Time will tell whether the central banks, which started raising interest rates in 2022 in response to rising inflation, will succeed in normalising rates without triggering either another financial crisis and steep recession and without having to resort to yet more extreme monetary policy measures. We will also have to wait to see whether they can maintain financial stability while avoiding yet more inflation. At the time of writing, the markets are betting on a soft landing. From a historical perspective, this would be a rarity. Bubbles and periods of rising debt are normally the harbingers of bad economic outcomes.

If the central bankers fail, then it will be an opportune moment to consider profound changes to the conduct of monetary policy.
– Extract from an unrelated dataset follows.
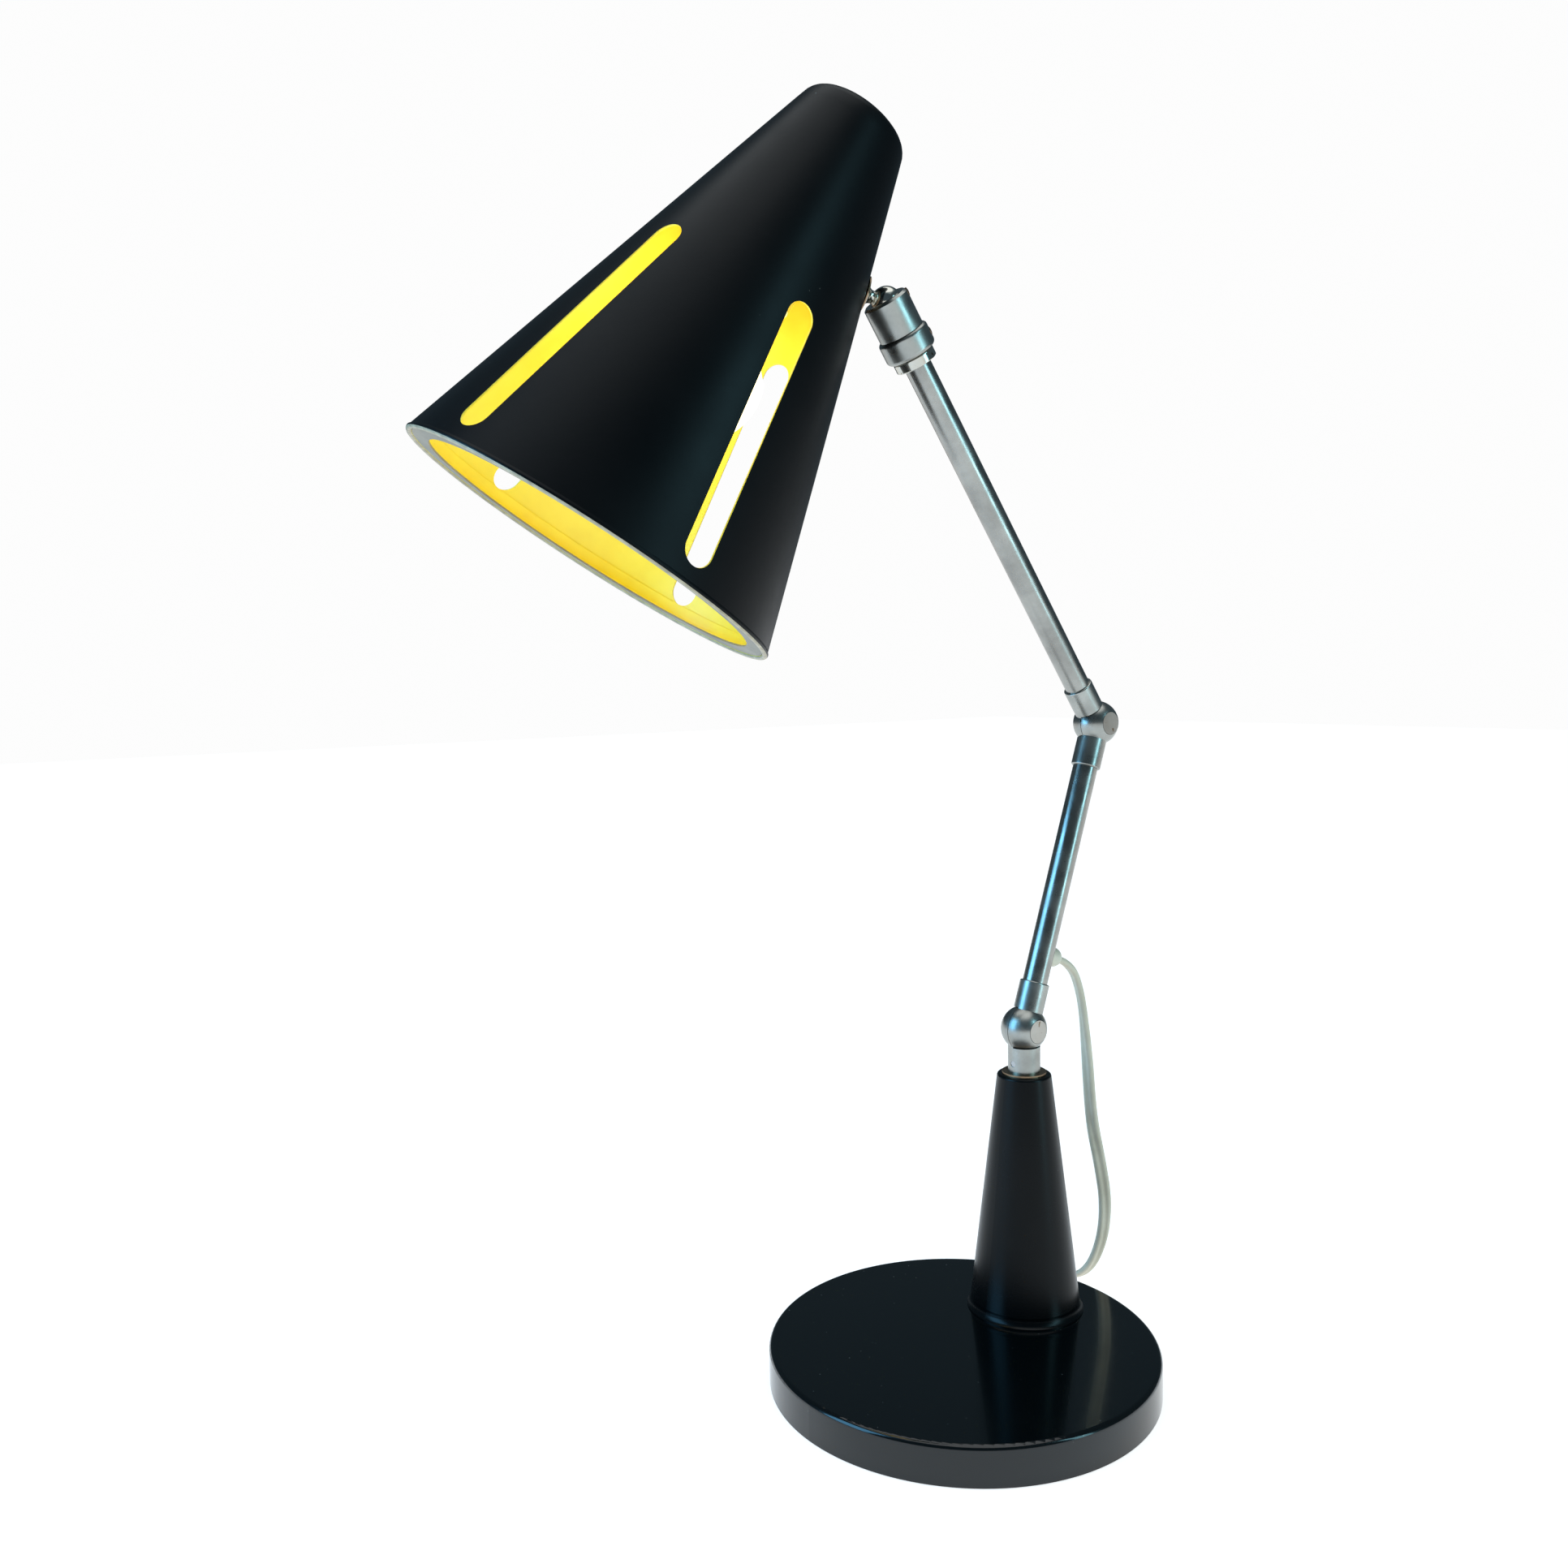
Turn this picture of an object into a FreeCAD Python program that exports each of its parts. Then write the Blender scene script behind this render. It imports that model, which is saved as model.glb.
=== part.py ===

What’s required is to remove the setting of interest rates from the hands of central planners who, however well-intentioned, will never be able to process all the information required to arrive at the correct answer; and, however constitutionally independent, must always be exposed, to some degree, to political pressures.

Let market forces decide the correct level of interest rates, just as the market enables pencils to be produced and delivered at prices that are acceptable to the buyers of pencils and profitable to their makers. Such a change would require an end to the fiat money system, in which money is conjured out of thin air by central and commercial bankers, and central bankers set interest rates. This current system has only been in operation since the collapse of Bretton Woods in 1971 and its history has been accompanied by a litany of financial crises and speculative bubbles and occasional outbreaks of inflation. Of course, the forces to reject change and maintain the status quo are powerful. But it’s not clear to the present author, at least, that a market-based economic system can prosper or even survive in a world of continuously manipulated interest rates.